TASK BRIEF ▸
State the number of lines that include the string "joints", and write nothing else.

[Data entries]

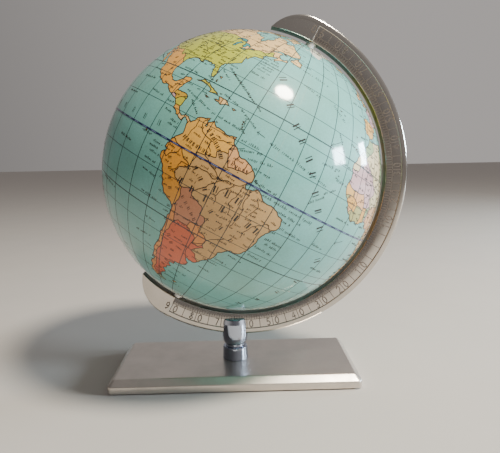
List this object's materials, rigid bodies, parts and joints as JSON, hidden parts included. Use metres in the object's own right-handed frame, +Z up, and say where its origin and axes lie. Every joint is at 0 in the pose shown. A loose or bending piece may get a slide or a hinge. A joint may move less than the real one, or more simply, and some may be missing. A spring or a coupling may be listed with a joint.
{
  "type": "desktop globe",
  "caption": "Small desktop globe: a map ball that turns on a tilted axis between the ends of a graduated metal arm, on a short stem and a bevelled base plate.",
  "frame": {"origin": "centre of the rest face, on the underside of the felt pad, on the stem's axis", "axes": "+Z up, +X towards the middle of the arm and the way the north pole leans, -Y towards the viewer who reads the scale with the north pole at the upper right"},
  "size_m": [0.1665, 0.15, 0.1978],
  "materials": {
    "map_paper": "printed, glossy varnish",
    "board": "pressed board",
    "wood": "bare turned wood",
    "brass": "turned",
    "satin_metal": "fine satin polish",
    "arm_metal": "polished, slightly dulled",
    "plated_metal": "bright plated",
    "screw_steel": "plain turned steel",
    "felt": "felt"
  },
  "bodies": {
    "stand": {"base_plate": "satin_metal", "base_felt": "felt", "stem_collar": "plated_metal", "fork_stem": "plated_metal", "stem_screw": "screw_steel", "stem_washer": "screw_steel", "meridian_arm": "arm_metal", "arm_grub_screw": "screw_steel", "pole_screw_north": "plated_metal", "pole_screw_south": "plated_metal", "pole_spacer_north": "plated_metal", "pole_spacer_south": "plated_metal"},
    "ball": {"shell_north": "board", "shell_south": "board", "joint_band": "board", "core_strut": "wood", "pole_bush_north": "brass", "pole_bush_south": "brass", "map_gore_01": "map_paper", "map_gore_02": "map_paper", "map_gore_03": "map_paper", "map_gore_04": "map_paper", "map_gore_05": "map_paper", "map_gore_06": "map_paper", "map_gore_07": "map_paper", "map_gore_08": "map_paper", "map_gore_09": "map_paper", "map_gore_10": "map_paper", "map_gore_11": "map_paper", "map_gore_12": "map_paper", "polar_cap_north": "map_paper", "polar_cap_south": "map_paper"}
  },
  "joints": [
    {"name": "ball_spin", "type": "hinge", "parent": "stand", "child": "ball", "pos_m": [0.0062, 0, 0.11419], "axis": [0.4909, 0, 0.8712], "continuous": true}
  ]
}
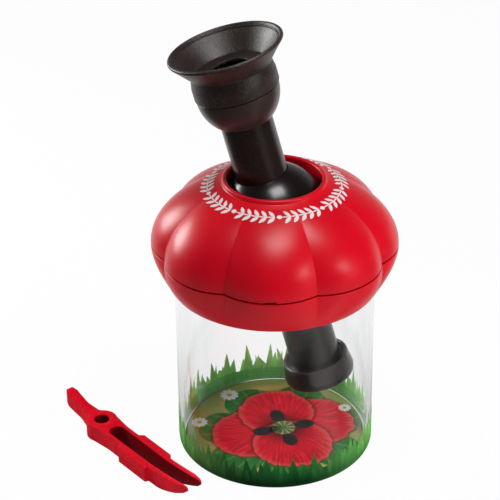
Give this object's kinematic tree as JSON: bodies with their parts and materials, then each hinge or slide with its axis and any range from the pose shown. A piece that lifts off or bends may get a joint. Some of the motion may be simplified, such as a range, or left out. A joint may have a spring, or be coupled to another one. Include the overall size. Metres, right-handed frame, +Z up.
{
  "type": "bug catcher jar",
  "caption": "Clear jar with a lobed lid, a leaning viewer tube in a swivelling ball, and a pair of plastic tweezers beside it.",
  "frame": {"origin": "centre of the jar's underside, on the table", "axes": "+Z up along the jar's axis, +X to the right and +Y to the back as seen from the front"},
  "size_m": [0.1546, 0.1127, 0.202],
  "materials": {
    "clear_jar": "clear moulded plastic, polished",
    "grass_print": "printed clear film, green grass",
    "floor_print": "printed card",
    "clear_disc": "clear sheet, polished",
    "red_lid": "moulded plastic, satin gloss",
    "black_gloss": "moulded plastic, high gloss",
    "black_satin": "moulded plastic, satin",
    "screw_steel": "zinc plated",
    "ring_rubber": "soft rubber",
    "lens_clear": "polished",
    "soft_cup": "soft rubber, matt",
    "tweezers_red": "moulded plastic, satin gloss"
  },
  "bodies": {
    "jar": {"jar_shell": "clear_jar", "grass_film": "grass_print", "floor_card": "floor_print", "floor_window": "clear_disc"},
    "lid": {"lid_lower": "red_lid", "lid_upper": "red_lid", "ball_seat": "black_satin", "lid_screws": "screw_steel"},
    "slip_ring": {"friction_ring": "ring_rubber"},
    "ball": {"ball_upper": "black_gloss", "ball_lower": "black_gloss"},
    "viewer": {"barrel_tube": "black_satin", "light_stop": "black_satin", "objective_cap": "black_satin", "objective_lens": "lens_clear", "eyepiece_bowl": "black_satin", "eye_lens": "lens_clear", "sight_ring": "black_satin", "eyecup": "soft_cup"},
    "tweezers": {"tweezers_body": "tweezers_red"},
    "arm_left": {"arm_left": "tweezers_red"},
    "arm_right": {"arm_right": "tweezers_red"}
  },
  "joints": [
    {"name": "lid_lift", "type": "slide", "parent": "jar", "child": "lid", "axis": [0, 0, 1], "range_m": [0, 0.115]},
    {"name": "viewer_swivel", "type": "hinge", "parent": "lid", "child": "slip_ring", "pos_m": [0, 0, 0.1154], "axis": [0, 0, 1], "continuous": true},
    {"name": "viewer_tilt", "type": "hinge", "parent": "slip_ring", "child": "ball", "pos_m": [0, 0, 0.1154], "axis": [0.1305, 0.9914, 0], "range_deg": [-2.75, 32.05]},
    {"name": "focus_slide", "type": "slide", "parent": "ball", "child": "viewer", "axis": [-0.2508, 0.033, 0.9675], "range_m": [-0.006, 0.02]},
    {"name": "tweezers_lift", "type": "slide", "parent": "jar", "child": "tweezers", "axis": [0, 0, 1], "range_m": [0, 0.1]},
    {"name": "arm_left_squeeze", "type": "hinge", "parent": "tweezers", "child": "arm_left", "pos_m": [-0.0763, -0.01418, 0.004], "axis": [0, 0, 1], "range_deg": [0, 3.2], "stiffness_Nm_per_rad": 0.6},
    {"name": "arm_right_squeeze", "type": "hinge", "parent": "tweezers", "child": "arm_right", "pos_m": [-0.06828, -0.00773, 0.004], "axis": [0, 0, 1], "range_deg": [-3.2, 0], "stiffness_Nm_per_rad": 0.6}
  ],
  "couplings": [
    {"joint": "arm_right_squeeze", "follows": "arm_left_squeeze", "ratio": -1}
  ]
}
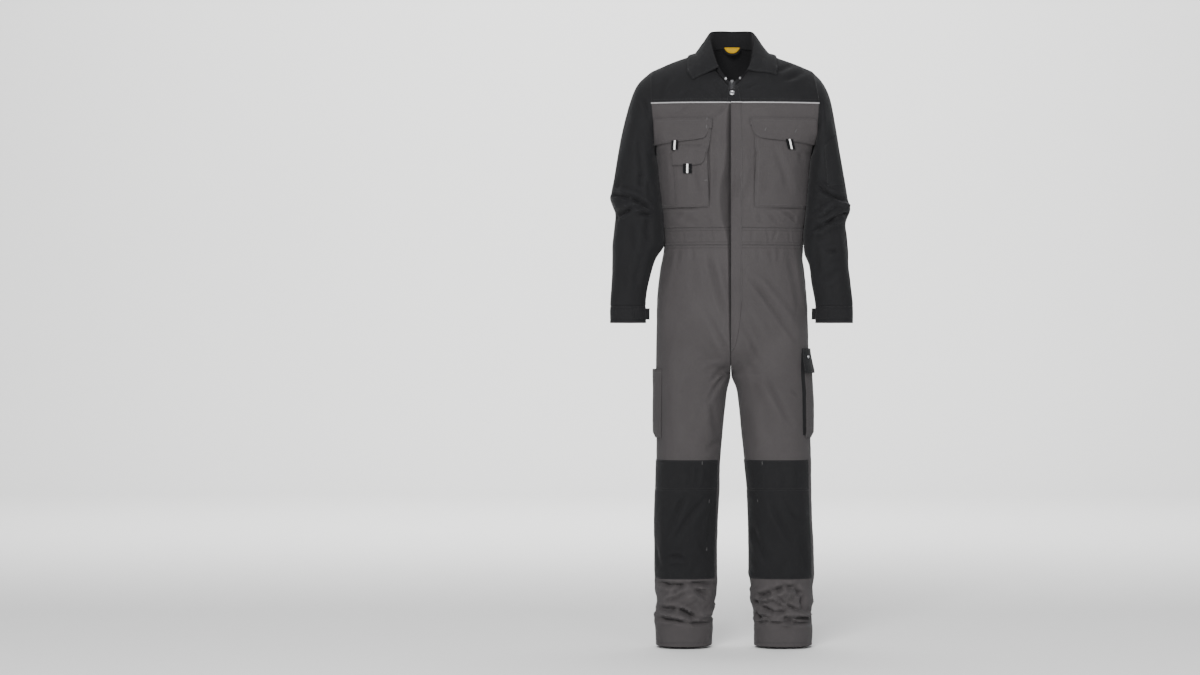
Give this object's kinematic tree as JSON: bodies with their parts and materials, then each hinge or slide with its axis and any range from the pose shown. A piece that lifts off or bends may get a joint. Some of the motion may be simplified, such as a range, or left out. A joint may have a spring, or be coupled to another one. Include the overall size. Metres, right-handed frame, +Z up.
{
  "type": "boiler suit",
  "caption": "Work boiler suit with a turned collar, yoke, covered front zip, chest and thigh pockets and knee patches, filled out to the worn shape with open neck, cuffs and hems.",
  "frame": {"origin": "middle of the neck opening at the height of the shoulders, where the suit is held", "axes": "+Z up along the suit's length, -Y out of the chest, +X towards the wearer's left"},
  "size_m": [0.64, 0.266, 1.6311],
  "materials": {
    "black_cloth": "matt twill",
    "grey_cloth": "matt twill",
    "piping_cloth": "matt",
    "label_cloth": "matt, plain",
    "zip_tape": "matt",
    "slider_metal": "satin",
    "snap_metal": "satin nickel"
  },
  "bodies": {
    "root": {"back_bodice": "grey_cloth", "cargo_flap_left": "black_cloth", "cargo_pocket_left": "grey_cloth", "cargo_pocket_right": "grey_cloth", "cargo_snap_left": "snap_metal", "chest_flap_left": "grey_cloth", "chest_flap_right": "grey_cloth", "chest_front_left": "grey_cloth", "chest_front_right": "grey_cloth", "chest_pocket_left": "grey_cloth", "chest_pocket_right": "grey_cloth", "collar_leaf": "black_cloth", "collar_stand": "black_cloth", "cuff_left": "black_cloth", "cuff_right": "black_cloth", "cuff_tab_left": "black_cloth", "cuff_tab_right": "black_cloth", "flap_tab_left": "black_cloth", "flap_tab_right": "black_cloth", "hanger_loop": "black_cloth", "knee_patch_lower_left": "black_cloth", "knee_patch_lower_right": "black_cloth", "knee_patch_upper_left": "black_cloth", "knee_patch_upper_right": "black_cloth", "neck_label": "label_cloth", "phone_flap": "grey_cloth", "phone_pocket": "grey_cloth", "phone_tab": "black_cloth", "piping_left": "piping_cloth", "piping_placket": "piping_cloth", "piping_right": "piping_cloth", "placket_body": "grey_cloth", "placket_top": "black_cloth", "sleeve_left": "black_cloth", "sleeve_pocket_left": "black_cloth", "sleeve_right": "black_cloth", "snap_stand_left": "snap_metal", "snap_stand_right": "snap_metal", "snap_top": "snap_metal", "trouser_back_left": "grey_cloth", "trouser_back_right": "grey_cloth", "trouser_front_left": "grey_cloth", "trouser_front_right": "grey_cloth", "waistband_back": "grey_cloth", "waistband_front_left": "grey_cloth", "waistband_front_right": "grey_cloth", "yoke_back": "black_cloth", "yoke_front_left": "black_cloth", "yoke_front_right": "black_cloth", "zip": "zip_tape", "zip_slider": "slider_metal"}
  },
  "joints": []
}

RIGHT ANSWER ▸
4